- **Task directions**: Quote all of the entries word for word.
________________________________________
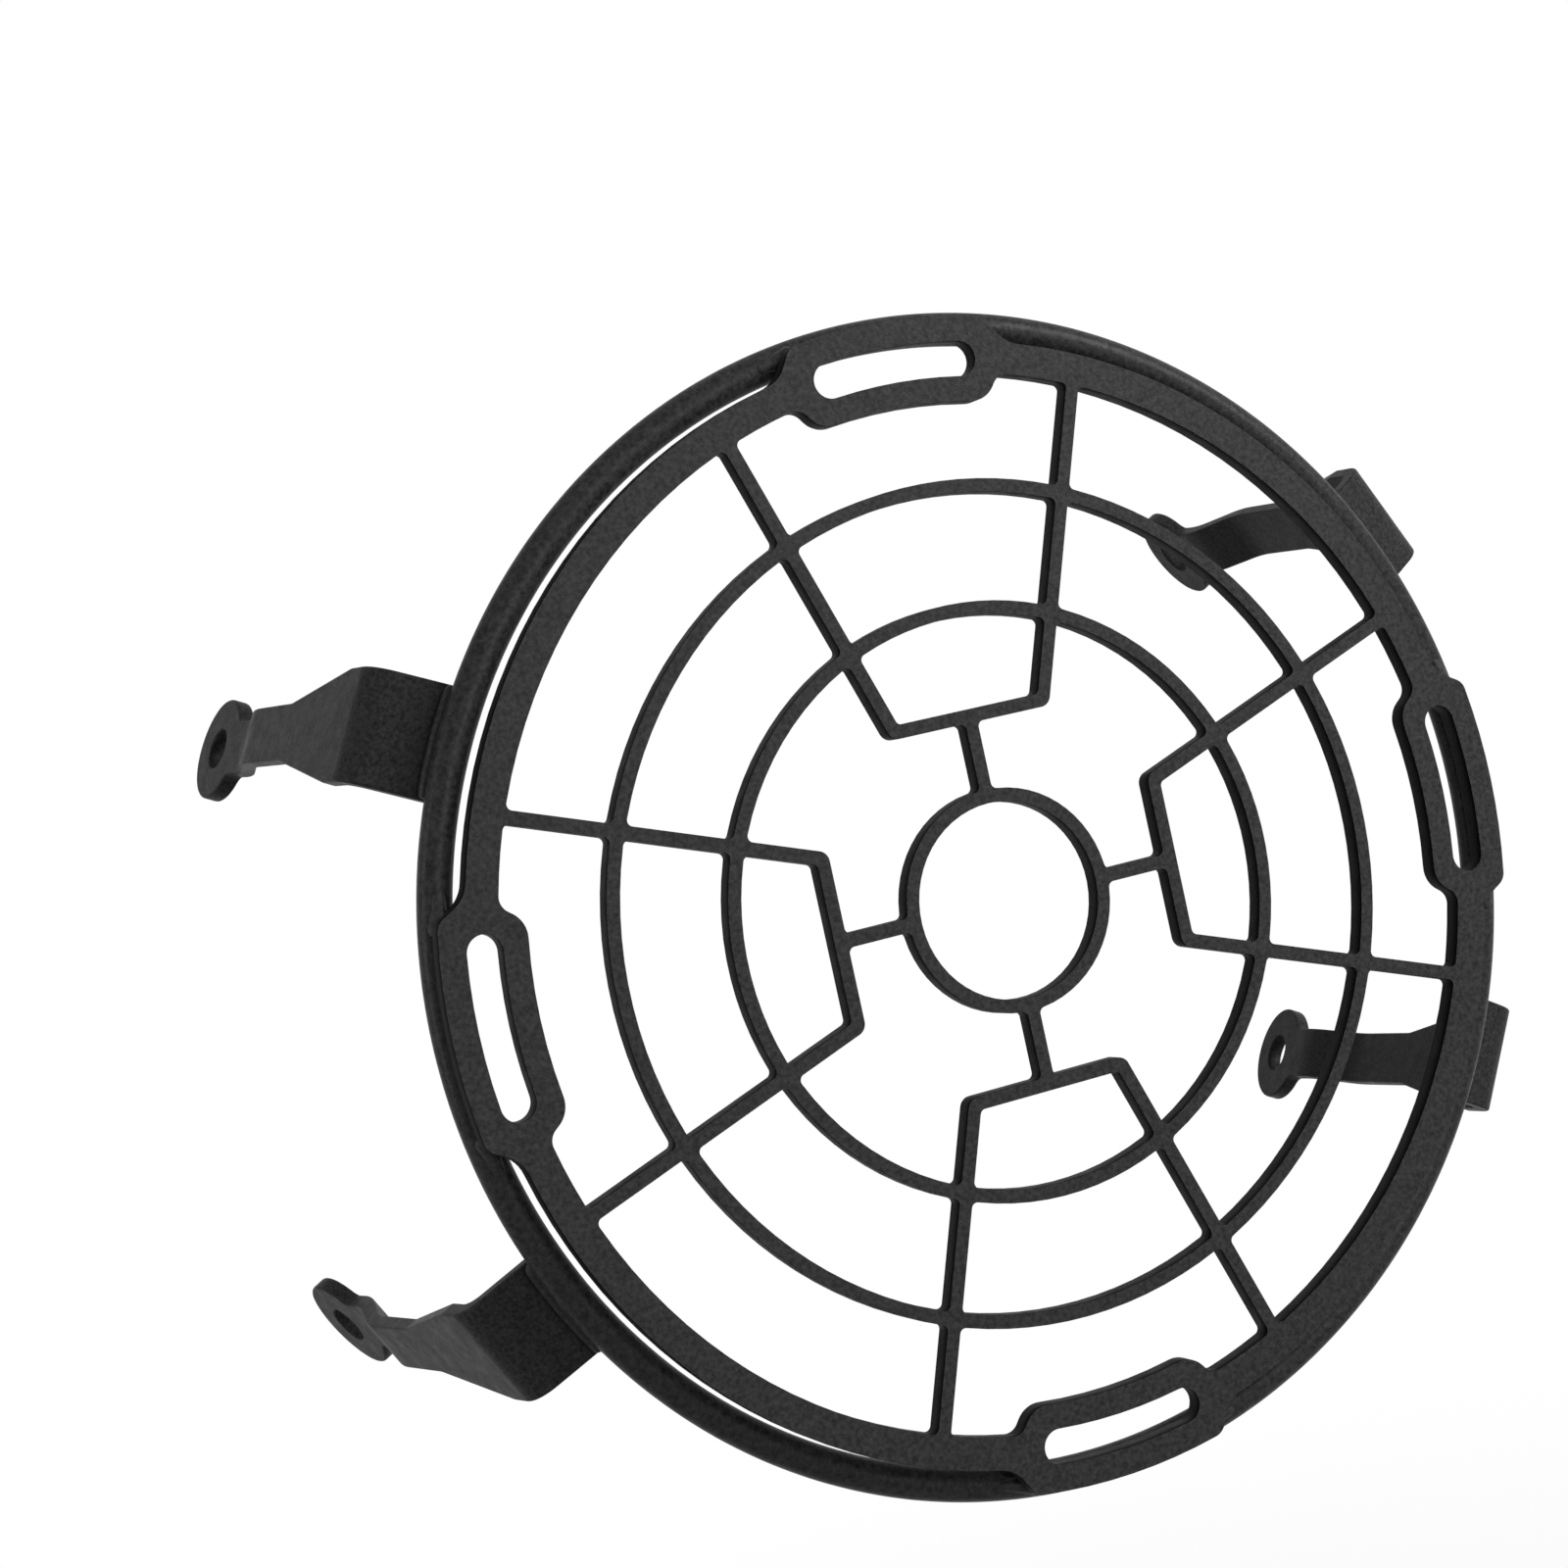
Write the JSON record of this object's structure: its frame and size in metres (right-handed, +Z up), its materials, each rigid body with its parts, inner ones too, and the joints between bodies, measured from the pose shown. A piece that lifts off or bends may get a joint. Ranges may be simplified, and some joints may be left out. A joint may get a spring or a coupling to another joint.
{
  "type": "motorcycle headlight guard",
  "caption": "Round steel grille guard for a motorcycle headlamp, on a rod hoop with bent straps that end in drilled eyes.",
  "frame": {"origin": "on the guard's axis, in the plane of the grille plate's back face, where the hoop touches it", "axes": "+Y along the guard's axis towards the lamp, so that the grille faces -Y; +Z up; +X to the right as seen from the front"},
  "size_m": [0.1894, 0.0934, 0.175],
  "materials": {
    "black_powder_coat": "satin black powder coat with a fine texture"
  },
  "bodies": {
    "root": {"grille_plate": "black_powder_coat", "hoop": "black_powder_coat", "strap_right_upper": "black_powder_coat", "strap_left_upper": "black_powder_coat", "strap_left_lower": "black_powder_coat", "strap_right_lower": "black_powder_coat", "strap_weld_outer_right_upper": "black_powder_coat", "strap_weld_outer_left_upper": "black_powder_coat", "strap_weld_outer_left_lower": "black_powder_coat", "strap_weld_outer_right_lower": "black_powder_coat", "strap_weld_inner_right_upper": "black_powder_coat", "strap_weld_inner_left_upper": "black_powder_coat", "strap_weld_inner_left_lower": "black_powder_coat", "strap_weld_inner_right_lower": "black_powder_coat", "tab_weld_top_left": "black_powder_coat", "tab_weld_top_right": "black_powder_coat", "tab_weld_right_upper": "black_powder_coat", "tab_weld_right_lower": "black_powder_coat", "tab_weld_bottom_left": "black_powder_coat", "tab_weld_bottom_right": "black_powder_coat", "tab_weld_left_upper": "black_powder_coat", "tab_weld_left_lower": "black_powder_coat"}
  },
  "joints": []
}
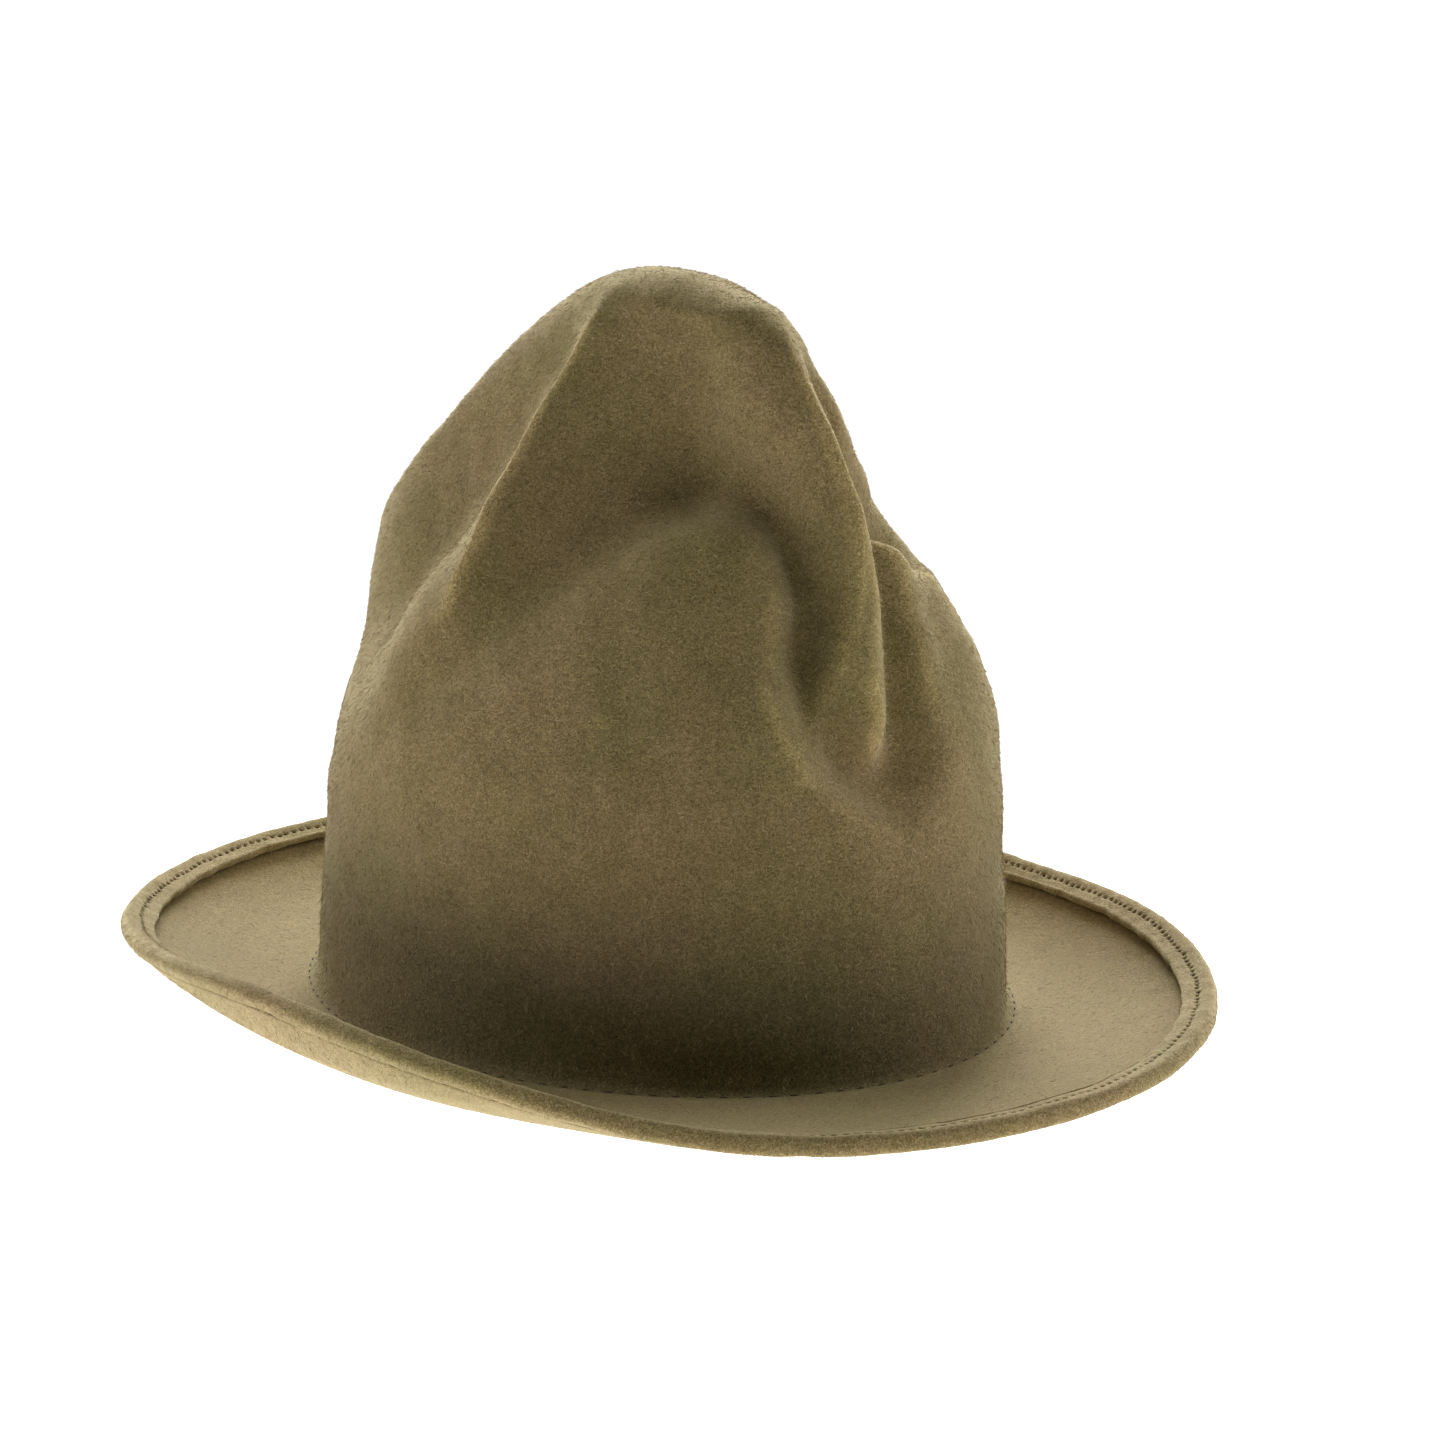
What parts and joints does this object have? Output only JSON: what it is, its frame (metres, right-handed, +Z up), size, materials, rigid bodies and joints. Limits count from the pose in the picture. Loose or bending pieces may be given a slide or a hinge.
________________________________________
- **Exercise answer**:
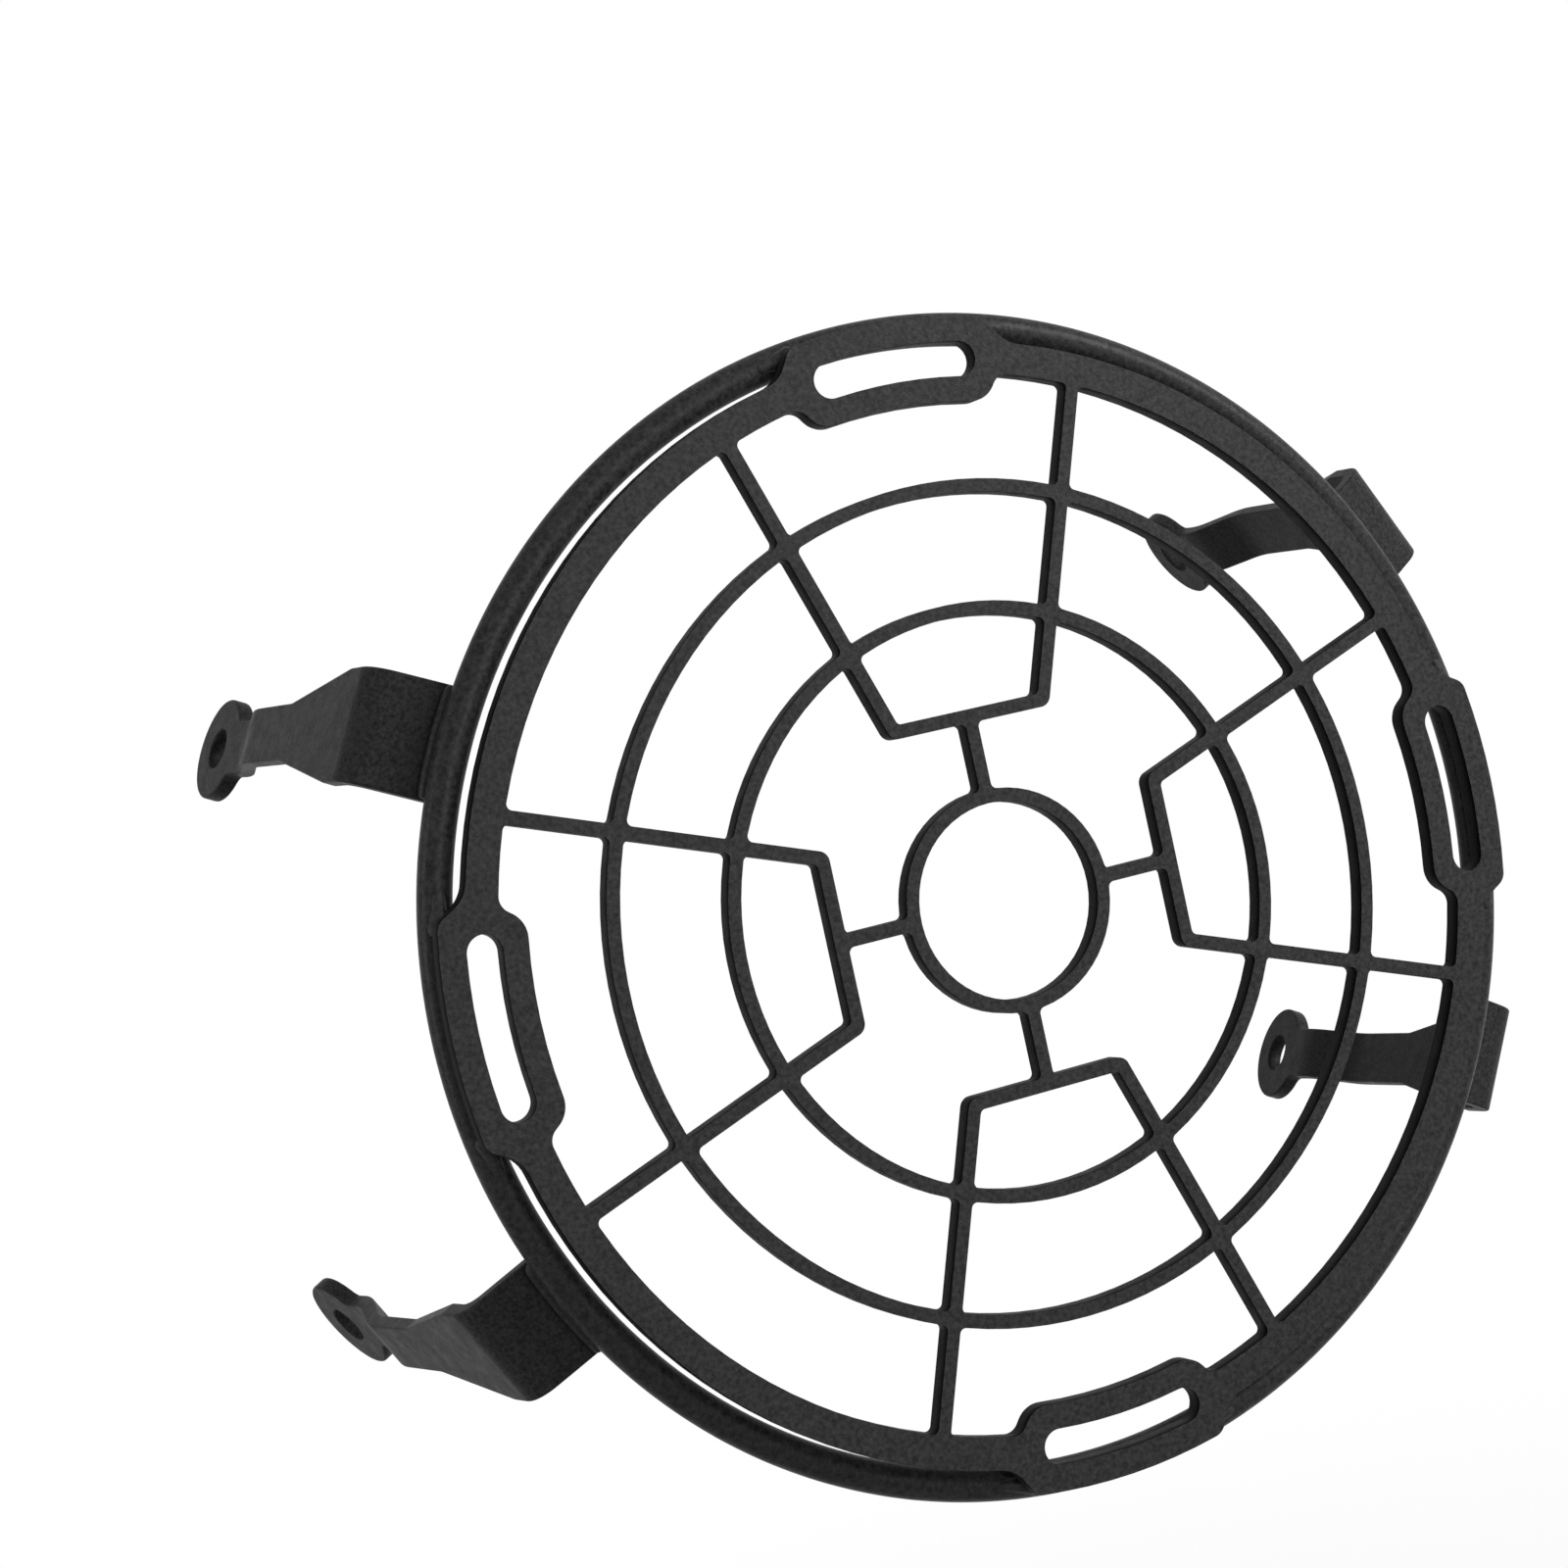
Write the JSON record of this object's structure: its frame and size in metres (right-handed, +Z up), its materials, each rigid body with its parts, inner ones too, and the joints between bodies, measured from the pose shown. A piece that lifts off or bends may get a joint. Ranges may be simplified, and some joints may be left out. A joint may get a spring or a coupling to another joint.
{
  "type": "motorcycle headlight guard",
  "caption": "Round steel grille guard for a motorcycle headlamp, on a rod hoop with bent straps that end in drilled eyes.",
  "frame": {"origin": "on the guard's axis, in the plane of the grille plate's back face, where the hoop touches it", "axes": "+Y along the guard's axis towards the lamp, so that the grille faces -Y; +Z up; +X to the right as seen from the front"},
  "size_m": [0.1894, 0.0934, 0.175],
  "materials": {
    "black_powder_coat": "satin black powder coat with a fine texture"
  },
  "bodies": {
    "root": {"grille_plate": "black_powder_coat", "hoop": "black_powder_coat", "strap_right_upper": "black_powder_coat", "strap_left_upper": "black_powder_coat", "strap_left_lower": "black_powder_coat", "strap_right_lower": "black_powder_coat", "strap_weld_outer_right_upper": "black_powder_coat", "strap_weld_outer_left_upper": "black_powder_coat", "strap_weld_outer_left_lower": "black_powder_coat", "strap_weld_outer_right_lower": "black_powder_coat", "strap_weld_inner_right_upper": "black_powder_coat", "strap_weld_inner_left_upper": "black_powder_coat", "strap_weld_inner_left_lower": "black_powder_coat", "strap_weld_inner_right_lower": "black_powder_coat", "tab_weld_top_left": "black_powder_coat", "tab_weld_top_right": "black_powder_coat", "tab_weld_right_upper": "black_powder_coat", "tab_weld_right_lower": "black_powder_coat", "tab_weld_bottom_left": "black_powder_coat", "tab_weld_bottom_right": "black_powder_coat", "tab_weld_left_upper": "black_powder_coat", "tab_weld_left_lower": "black_powder_coat"}
  },
  "joints": []
}
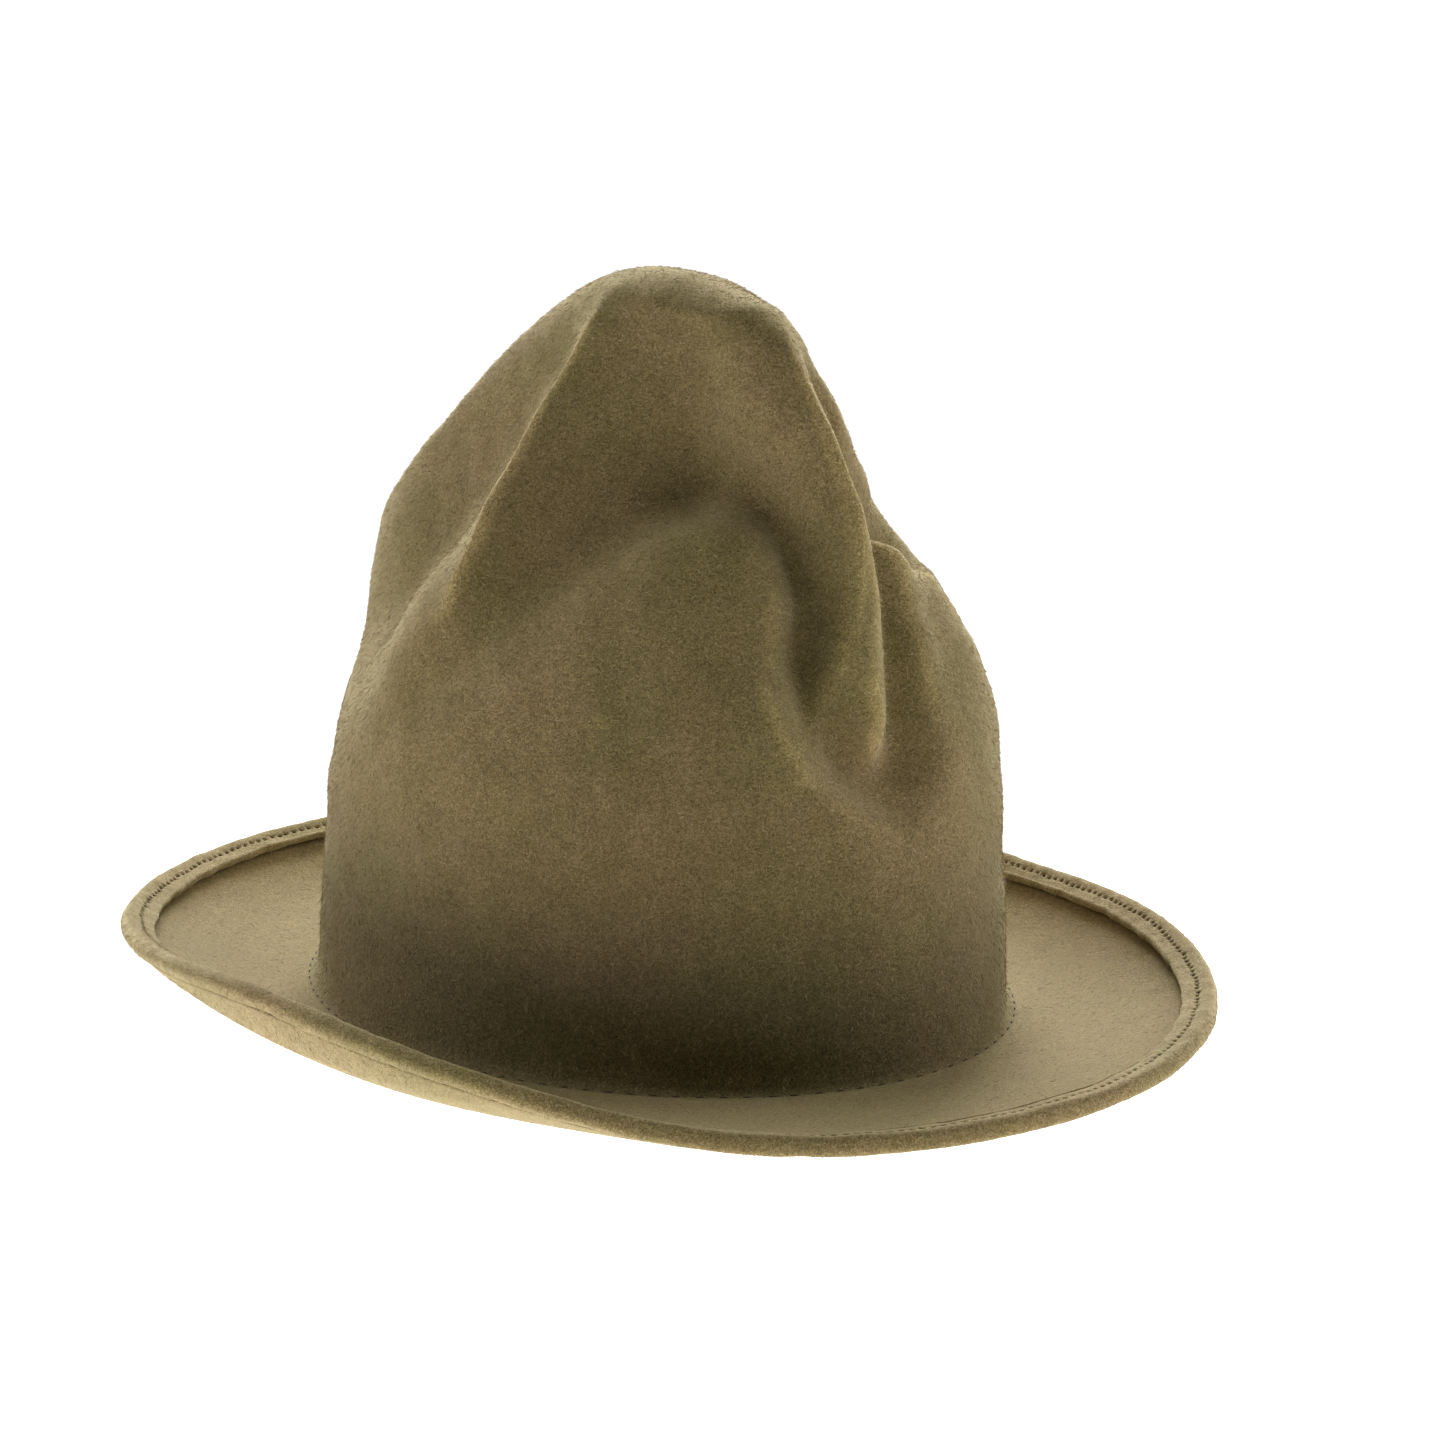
What parts and joints does this object have? Output only JSON: what it is, its frame (metres, right-handed, +Z up), size, materials, rigid bodies and joints. Limits count from the pose in the picture. Loose or bending pieces may be given a slide or a hinge.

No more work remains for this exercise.